Short problem =>
Reproduce exactly the lines below, from the first through the one containing "const nutEdge = 0.3;", and nothing more.

Provided records =>
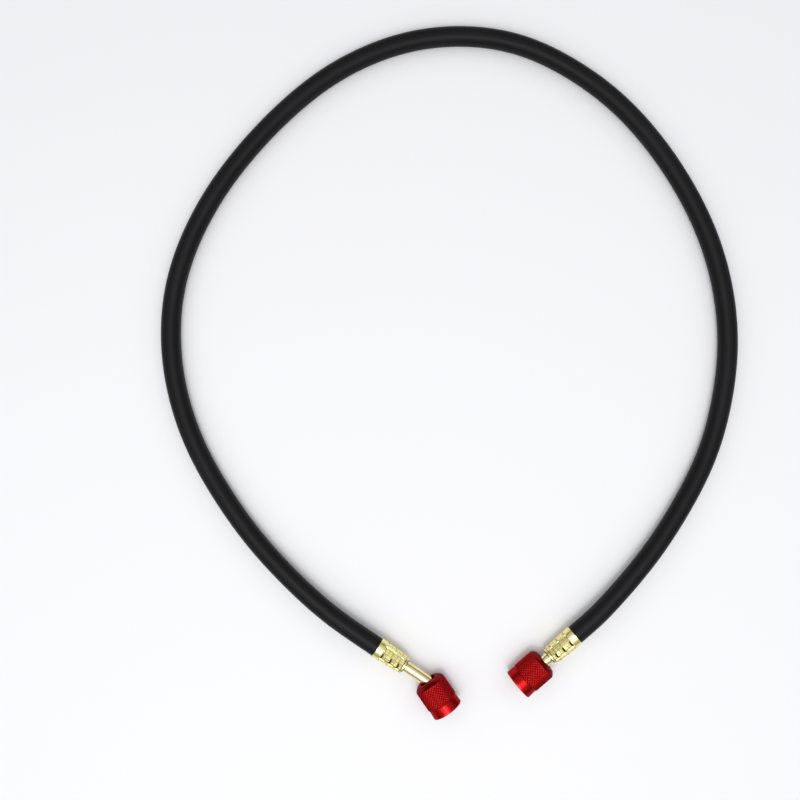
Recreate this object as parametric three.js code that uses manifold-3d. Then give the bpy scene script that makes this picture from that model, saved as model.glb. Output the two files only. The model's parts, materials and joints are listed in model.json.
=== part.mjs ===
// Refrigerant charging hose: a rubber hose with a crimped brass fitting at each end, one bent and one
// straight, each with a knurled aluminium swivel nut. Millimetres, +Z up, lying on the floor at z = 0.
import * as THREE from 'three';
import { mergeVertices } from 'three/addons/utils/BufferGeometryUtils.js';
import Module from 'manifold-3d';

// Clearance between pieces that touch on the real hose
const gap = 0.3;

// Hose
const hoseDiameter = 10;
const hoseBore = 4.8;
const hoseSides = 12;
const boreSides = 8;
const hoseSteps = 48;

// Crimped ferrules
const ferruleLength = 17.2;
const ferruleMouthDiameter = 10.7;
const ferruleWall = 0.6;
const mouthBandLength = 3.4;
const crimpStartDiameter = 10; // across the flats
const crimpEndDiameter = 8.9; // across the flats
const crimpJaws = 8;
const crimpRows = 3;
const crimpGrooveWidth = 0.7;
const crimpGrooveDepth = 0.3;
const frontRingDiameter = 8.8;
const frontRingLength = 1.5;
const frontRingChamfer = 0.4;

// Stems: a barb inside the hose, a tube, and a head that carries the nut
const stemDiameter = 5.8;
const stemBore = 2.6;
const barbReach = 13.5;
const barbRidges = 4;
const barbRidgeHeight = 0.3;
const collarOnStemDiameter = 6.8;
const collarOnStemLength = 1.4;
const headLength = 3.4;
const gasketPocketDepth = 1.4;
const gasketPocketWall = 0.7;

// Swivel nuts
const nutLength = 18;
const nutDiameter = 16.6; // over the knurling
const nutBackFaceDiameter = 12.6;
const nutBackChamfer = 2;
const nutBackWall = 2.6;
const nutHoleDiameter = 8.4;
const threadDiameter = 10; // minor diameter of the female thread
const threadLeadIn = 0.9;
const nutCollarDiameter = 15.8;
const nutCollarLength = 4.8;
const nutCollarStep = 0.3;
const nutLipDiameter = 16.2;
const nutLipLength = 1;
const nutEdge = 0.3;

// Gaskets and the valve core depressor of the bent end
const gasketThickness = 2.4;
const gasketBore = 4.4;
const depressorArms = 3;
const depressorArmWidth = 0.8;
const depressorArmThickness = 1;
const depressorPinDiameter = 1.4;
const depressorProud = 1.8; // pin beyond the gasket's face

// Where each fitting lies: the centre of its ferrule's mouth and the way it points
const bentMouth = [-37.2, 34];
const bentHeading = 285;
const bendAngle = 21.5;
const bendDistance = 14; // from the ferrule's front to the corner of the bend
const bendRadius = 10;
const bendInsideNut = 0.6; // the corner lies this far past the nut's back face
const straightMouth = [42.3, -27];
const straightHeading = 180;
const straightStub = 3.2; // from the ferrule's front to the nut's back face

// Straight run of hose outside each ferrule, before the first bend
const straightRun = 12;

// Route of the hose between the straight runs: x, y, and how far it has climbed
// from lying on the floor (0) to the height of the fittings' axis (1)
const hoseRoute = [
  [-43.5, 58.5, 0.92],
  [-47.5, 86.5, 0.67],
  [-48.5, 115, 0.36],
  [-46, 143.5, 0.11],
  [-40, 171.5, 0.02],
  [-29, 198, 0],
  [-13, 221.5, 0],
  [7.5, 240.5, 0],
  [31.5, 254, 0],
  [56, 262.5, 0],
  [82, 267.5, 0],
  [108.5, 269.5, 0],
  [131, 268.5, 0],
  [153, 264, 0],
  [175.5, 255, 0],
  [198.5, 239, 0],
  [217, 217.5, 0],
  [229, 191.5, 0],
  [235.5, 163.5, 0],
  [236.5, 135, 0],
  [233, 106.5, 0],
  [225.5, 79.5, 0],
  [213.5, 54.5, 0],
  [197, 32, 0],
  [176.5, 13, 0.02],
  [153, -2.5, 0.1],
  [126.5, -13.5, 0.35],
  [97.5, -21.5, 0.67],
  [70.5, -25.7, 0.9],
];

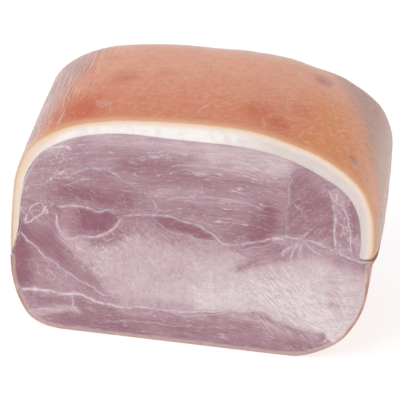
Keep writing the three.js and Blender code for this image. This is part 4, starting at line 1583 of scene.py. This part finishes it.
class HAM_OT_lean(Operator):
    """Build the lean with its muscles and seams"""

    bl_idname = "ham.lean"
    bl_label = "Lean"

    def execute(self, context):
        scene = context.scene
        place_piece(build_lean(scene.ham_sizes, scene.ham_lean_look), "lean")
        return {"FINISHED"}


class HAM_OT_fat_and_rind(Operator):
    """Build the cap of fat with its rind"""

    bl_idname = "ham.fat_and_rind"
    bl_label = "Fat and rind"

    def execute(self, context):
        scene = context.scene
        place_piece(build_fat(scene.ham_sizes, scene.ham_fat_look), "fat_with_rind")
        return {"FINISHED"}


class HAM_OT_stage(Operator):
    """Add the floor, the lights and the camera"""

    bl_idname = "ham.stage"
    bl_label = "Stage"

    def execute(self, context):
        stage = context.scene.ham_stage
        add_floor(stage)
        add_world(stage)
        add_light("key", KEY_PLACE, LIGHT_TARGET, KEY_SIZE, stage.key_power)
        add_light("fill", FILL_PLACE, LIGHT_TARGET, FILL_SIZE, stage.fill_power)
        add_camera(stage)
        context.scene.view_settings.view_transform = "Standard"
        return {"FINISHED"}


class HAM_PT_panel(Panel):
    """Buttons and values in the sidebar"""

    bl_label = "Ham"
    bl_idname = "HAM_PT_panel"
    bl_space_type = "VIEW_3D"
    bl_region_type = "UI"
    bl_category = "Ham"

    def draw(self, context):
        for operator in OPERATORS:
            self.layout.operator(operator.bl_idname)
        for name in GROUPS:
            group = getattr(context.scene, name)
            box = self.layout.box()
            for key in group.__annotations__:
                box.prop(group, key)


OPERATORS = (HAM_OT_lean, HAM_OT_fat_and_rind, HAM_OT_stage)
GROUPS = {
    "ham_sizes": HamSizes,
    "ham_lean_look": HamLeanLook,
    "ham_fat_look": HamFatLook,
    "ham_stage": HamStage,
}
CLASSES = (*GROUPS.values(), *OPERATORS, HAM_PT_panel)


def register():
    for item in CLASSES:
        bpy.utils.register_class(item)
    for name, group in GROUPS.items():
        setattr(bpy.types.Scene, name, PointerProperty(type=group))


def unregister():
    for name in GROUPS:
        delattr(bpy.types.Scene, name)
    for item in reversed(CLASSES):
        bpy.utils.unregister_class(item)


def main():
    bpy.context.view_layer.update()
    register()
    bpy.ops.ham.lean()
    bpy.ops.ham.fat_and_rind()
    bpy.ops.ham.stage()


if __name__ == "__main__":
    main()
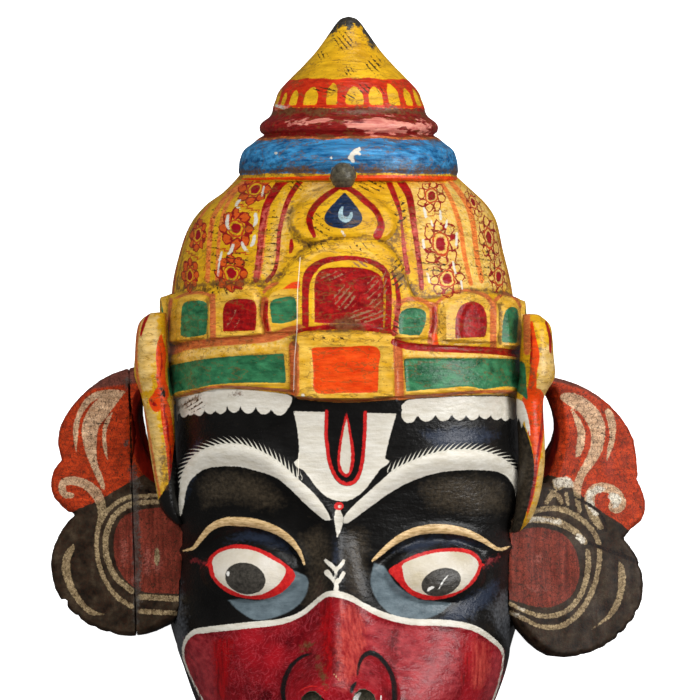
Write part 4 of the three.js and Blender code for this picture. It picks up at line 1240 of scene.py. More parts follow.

Solution for this exercise =>
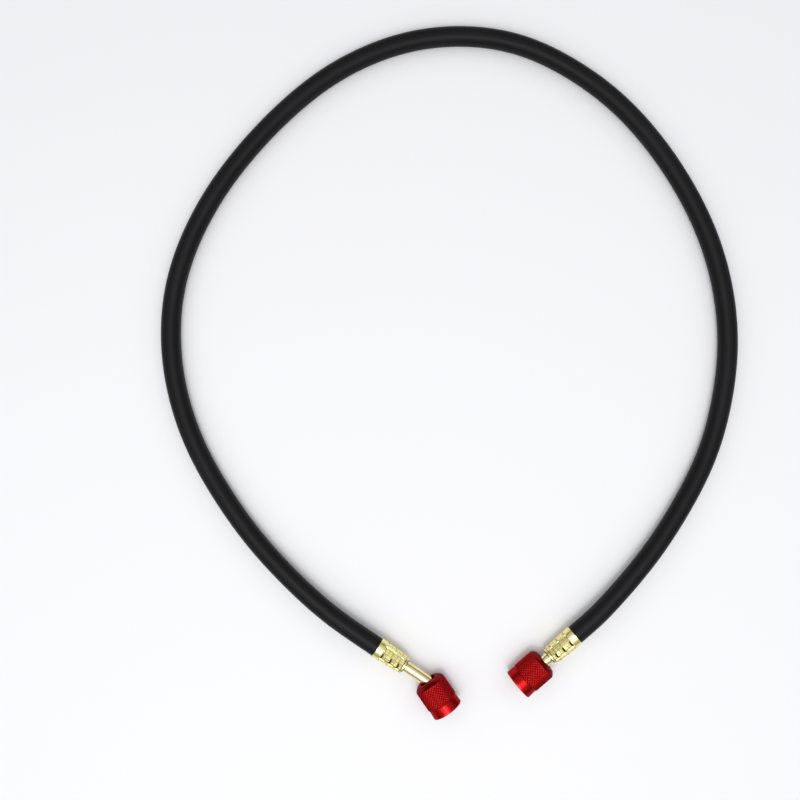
Recreate this object as parametric three.js code that uses manifold-3d. Then give the bpy scene script that makes this picture from that model, saved as model.glb. Output the two files only. The model's parts, materials and joints are listed in model.json.
=== part.mjs ===
// Refrigerant charging hose: a rubber hose with a crimped brass fitting at each end, one bent and one
// straight, each with a knurled aluminium swivel nut. Millimetres, +Z up, lying on the floor at z = 0.
import * as THREE from 'three';
import { mergeVertices } from 'three/addons/utils/BufferGeometryUtils.js';
import Module from 'manifold-3d';

// Clearance between pieces that touch on the real hose
const gap = 0.3;

// Hose
const hoseDiameter = 10;
const hoseBore = 4.8;
const hoseSides = 12;
const boreSides = 8;
const hoseSteps = 48;

// Crimped ferrules
const ferruleLength = 17.2;
const ferruleMouthDiameter = 10.7;
const ferruleWall = 0.6;
const mouthBandLength = 3.4;
const crimpStartDiameter = 10; // across the flats
const crimpEndDiameter = 8.9; // across the flats
const crimpJaws = 8;
const crimpRows = 3;
const crimpGrooveWidth = 0.7;
const crimpGrooveDepth = 0.3;
const frontRingDiameter = 8.8;
const frontRingLength = 1.5;
const frontRingChamfer = 0.4;

// Stems: a barb inside the hose, a tube, and a head that carries the nut
const stemDiameter = 5.8;
const stemBore = 2.6;
const barbReach = 13.5;
const barbRidges = 4;
const barbRidgeHeight = 0.3;
const collarOnStemDiameter = 6.8;
const collarOnStemLength = 1.4;
const headLength = 3.4;
const gasketPocketDepth = 1.4;
const gasketPocketWall = 0.7;

// Swivel nuts
const nutLength = 18;
const nutDiameter = 16.6; // over the knurling
const nutBackFaceDiameter = 12.6;
const nutBackChamfer = 2;
const nutBackWall = 2.6;
const nutHoleDiameter = 8.4;
const threadDiameter = 10; // minor diameter of the female thread
const threadLeadIn = 0.9;
const nutCollarDiameter = 15.8;
const nutCollarLength = 4.8;
const nutCollarStep = 0.3;
const nutLipDiameter = 16.2;
const nutLipLength = 1;
const nutEdge = 0.3;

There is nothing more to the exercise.